Sunday, July 7, 2013

Vacation Fun 1: The Moth Man Museum


My wife and I just returned from a long, short trip to visit Joy's relatives in Michigan--"short" in time, but  not distance.  It was sixteen hundred miles  for five days.   There's not much time for sightseeing on those fourteen hour drives.  So we try to break up the monotony however we can. 
On our northerly trip,  about midway was Point Pleasant, W. Va., on the Ohio River.  Now, Point Pleasant is a sleepy little river town on the Ohio River, with only one claim to fame--it is the home of the moth man.  The moth man is a local legend,  who  allegedly scared some people in 1969.  The moth man is over six feet tall with glowing  red eyes and great bat wings  (Think of Batman with a three day flu).  The next year, a local bridge collapsed--an event which was somehow predicted by  the arrival of the  moth man.  There have been at least two movies made on the moth man,  and he regularly shows up on those paranormal programs they show on the History Channel. There's  big silver statue of him in an intersection  downtown, and a small storefront museum. 
We had already seen the statue, but this time Joy and I decided to lunch in Point Pleasant and take in the moth man museum. Admission was three dollars each.  The whole thing could have fit in an old drug store--in fact, I think it did.  It was run by a bored-looking guy with a ponytail and a moth man tee shirt.   
Inside, among the tee shirts,  feed caps, and bumper stickers were mostly mannequin exhibits, dressed-up figures salvaged from an old  department store.  There was a mannequin in a gorilla suit with a  Halloween mask, bat cape and long fingernails, which represented the mysterious moth man; a mannequin dressed in a black suit,  sunglasses and hat,  one of the "Men in Black" who were supposed to have called on the witnesses later to threaten them into silences; and a  state trooper who was thrown in for no apparent reason. There were original handwritten testimonies by witnesses, props from one of the movies and autographs from the stars.  There were comic books and paintings of the beast, and cardboard cutouts used to disprove the moth man on  of the better History Channel shows.  There was also (again, for no good reason) an account of the first battle of the Revolutionary War fought there in 1774. Since the rest of the world believed the revolution began two years later, this did nothing to lend credence to the moth man. 
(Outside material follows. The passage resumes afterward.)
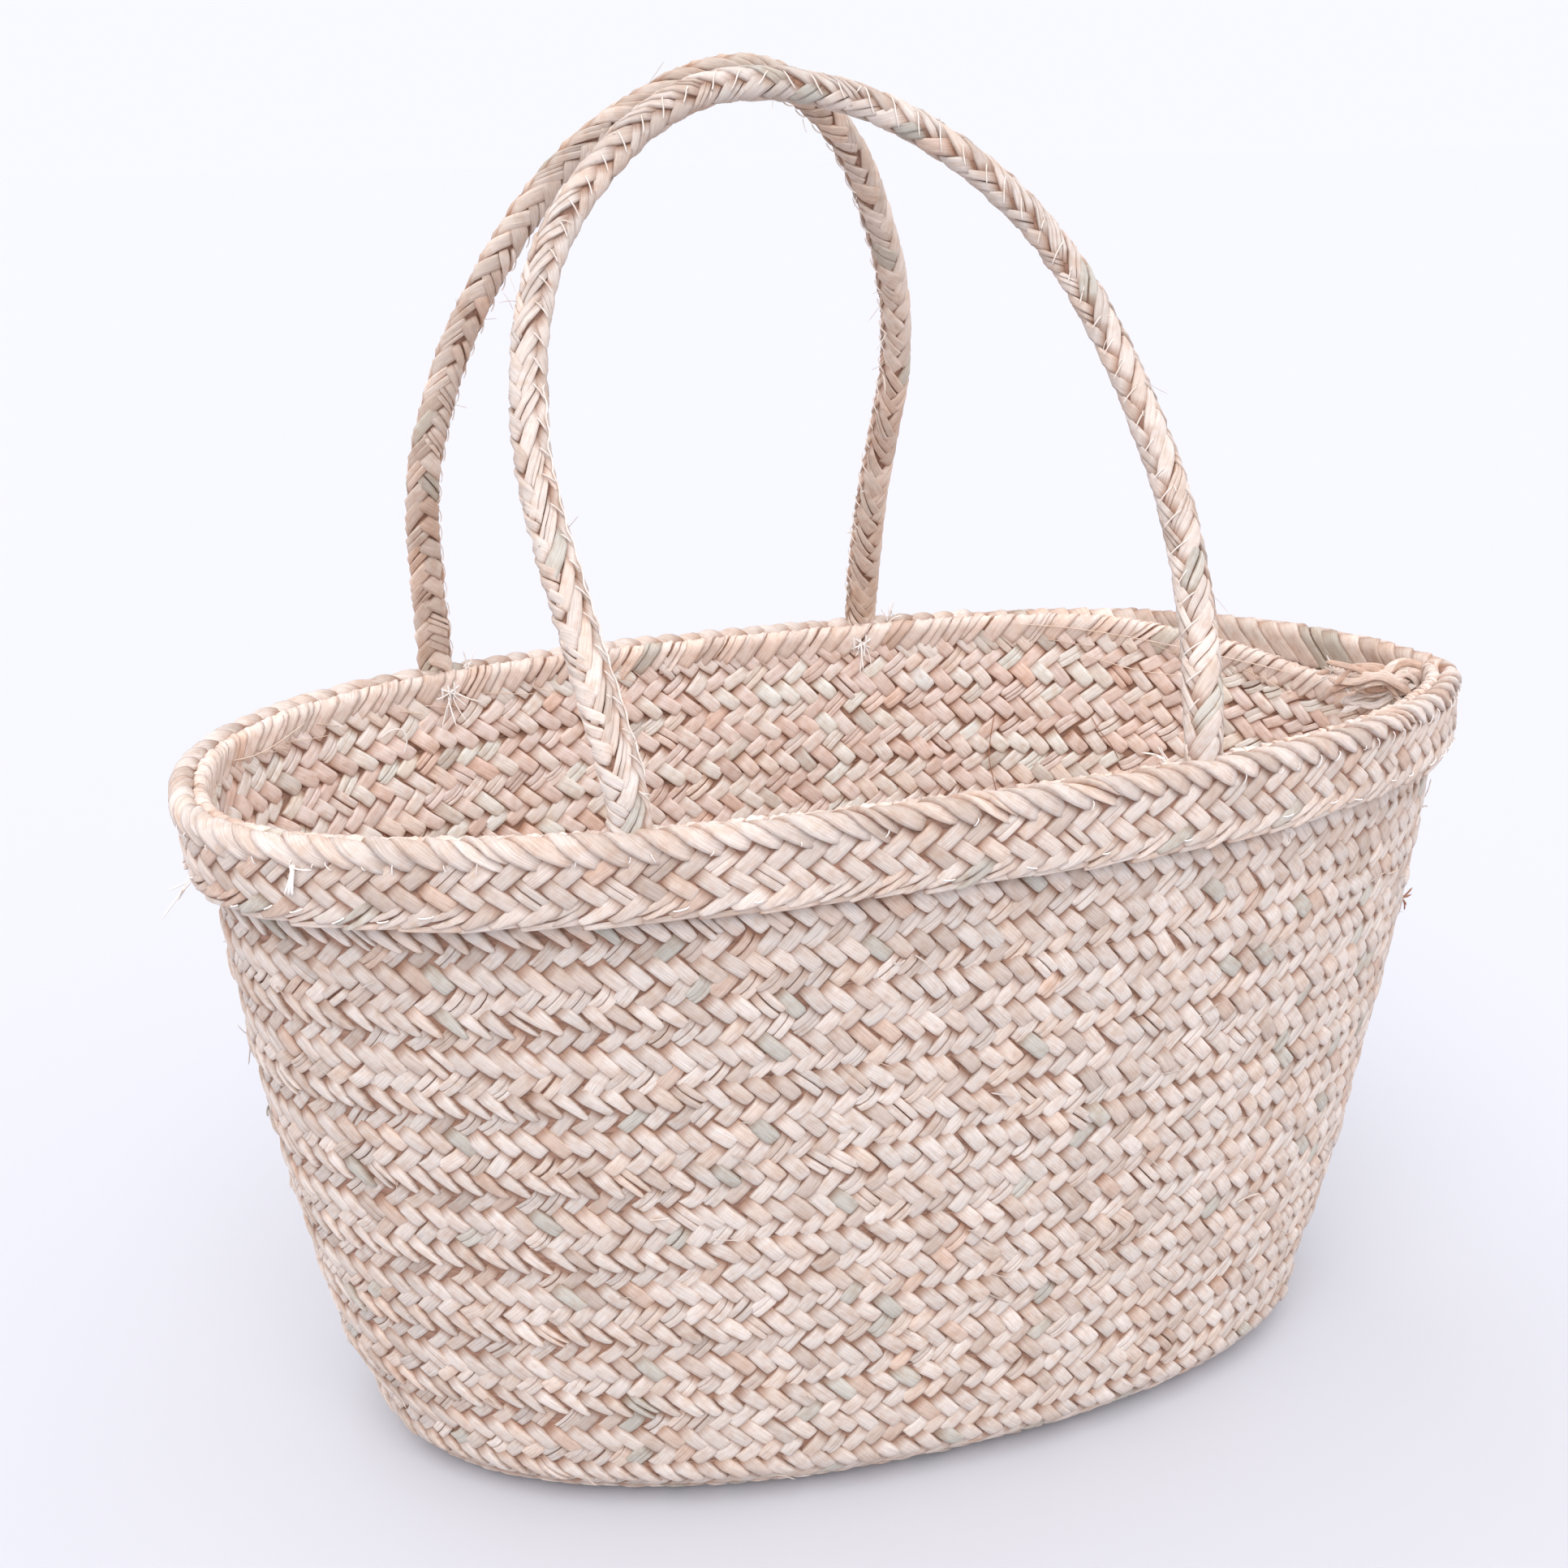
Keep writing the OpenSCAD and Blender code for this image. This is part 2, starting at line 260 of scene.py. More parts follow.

Joy and I toured it all in uncomprehending wonder.  What was the moth man? What could it be?  Could we get our three dollars back?  What were we doing here?
Let's answer the questions in reverse order.  We had no idea what we were doing there.  No, we could not get our three dollars back.  But as for the identity of the moth man, that remains a mystery for the ages. 
 After examining the evidence, we can see several possibilities. It may have been a cryptoid--an undiscovered animal like Bigfoot or the Loch Ness monster.  However, since we were in a heavily populated rural area, close to the original Bob Evans Country Restaurant, it seems unlikely - as unlikely as bumping into Sasquatch at the local Cracker Barrel Country Store.
Perhaps he was an alien from a UFO.  But why would such an alien choose to live at Point Pleasant, when he could go to Las Vegas or Los  Angeles and blend right in?  Here, he would stick out like an elephant in a cabbage patch. 
Of course, the museum offered an explanation as to why no one sees the moth man--mind control.  According to one theory, the moth man transmits a mind beam through his glowing eyes that makes people think of something else while they are looking straight at  him!  So, if you are not thinking of the moth man right now,  you may be under his evil mind controlling spell.
There is another explanation, that seems more likely.  They saw a hoot owl. It would explain the wings,  and the giant glowing eyes.   I believe that a hoot owl,  when magnified through the empty bottom of an empty Jack Daniels bottle,  would account for most of the scant actual evidence. 
Come to think of it, that empty bottle could explain a lot of unexplained phenomena.